Before you read my impression of the vast variety of tomatoes I consumed today, keep two things in mind. First, I prefer my tomatoes highly flavorful and a bit on the tangy side. And second, I think tomatoes are hard to describe and I feel silly trying to describe them like people describe wine. Perhaps my palette isn't as sophisticated, or perhaps tomatoes really don't taste smoky or floral.
Marvel Stripe heirlooms are characterized by their yellowish-orange color with red stripes and indents. They have an intense, rich sweet taste that ends in a tart note. I think I'd call them fruity. Definitely the star of the dish, and definitely one of my favorites.
Black Crimson, or Krim, are sweet, with a hint of salty, but definitely mild enough not to overpower you or your dish. I found them to be quite unique and different from any tomato I had ever had. If you're interested, you're looking for a tomato that is a dark red maroon color with a deep forest green around the crimped top.
Cherokee Purple. I'm sure you've heard of these before--they seem to be the darling of the heirloom tomato world. Honestly? Not 100% impressed. They're fairly mild, minimally sweet, and the flesh was a little too soft for me. I prefer tomatoes with a little bit more bite and strength. Just look for mottled green, yellow, red in a funky and dimpled shape.
Valencias look like smaller orange Romas and don't really have the funky shapes and ridges that most heirlooms seem to have.

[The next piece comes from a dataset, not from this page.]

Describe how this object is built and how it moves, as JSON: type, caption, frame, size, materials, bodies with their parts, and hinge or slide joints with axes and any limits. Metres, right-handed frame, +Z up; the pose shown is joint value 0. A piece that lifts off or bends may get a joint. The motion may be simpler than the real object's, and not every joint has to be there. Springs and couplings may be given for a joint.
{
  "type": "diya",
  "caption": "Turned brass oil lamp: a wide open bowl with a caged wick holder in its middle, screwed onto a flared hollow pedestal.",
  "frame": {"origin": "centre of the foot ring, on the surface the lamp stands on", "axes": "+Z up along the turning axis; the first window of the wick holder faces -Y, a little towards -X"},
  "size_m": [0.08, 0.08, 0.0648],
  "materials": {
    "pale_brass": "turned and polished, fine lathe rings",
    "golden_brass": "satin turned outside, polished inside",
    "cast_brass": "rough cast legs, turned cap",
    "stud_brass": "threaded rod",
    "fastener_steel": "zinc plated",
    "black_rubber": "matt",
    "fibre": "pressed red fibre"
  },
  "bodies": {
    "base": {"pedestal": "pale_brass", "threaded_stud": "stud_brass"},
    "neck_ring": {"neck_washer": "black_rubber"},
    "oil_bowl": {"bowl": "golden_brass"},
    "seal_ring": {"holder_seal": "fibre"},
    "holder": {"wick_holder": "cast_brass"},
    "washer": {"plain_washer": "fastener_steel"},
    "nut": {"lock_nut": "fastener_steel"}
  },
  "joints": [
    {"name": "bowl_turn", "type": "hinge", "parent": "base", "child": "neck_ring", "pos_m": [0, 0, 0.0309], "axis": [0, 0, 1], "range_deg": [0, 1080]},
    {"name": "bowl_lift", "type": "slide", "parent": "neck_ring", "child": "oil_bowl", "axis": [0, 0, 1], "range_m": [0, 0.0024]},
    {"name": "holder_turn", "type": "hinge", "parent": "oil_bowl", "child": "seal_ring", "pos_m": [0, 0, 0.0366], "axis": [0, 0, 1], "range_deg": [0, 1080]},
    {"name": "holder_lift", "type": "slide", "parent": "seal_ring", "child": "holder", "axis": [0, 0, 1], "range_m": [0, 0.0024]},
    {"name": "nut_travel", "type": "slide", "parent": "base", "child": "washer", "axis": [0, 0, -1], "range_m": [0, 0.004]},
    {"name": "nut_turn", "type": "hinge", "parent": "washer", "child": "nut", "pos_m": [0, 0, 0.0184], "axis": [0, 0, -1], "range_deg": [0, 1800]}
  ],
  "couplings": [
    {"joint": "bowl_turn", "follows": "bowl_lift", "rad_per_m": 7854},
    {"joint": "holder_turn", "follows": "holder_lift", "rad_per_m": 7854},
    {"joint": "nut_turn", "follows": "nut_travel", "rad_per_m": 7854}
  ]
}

I found them to be mild, but bursting with that traditional tomato taste if you know what I mean. They also kind of just melt in your mouth, which is a quality I have yet to encounter in other tomatoes.
Brown Derbys were amongst my favorites. They were so flavorful - tangy yet sweet, and insanely juicy. Apparently they're a cross between a darker, sweet heirloom and a tangier green heirloom, combining the strengths of both perfectly. These tend to be rounder with grooves, and a yellow-brownish color that borders on gold with green stripes.
German Stripes are oddly named, but I'm not questioning it. They vary in size and shape, but are covered in yellowish-orange and red stripes. I think these were the sweetest tomatoes I have ever tasted--they were almost dessert like. This would be amazing in a fruit salsa or as a sweet tomato soup.
Pineapple. Yes, Pineapple. I love the inside of these--the yellow, green, orange marbling. It's like a fiesta in tomato form. Google tells me that this is because half the tomato is yellow and the other half is red. Always. Would it be obnoxious to call them fruity? They had a very light sweet flavor and mostly fleshy. If you don't like seeds, these are for you.
Finley Farms of Santa Ynez, CA
Green Zebra. Another giant in the heirloom world, and another one of my favorites. I think this may have been my top tomato of the day. I don't know how to describe them--they're not particularly sweet, but they are certainly tangy. I overheard someone mention that there was just something at the end. I want to make salsa and sauce with these. I want to roast them and pop them in my mouth. I want to make a tomato sandwich--just these and some good, crusty bread. Yeah, I'm a fan.
Mixed Cherries. When you encounter a basket of these heirlooms at the store, you're in for a treat. These are my go-to snack. The red ones with a hint of green are delightfully tangy. The orange and yellow ones sweet and mellow. The bright red ones are a nice balance of sweet and tart and freshen up any dish.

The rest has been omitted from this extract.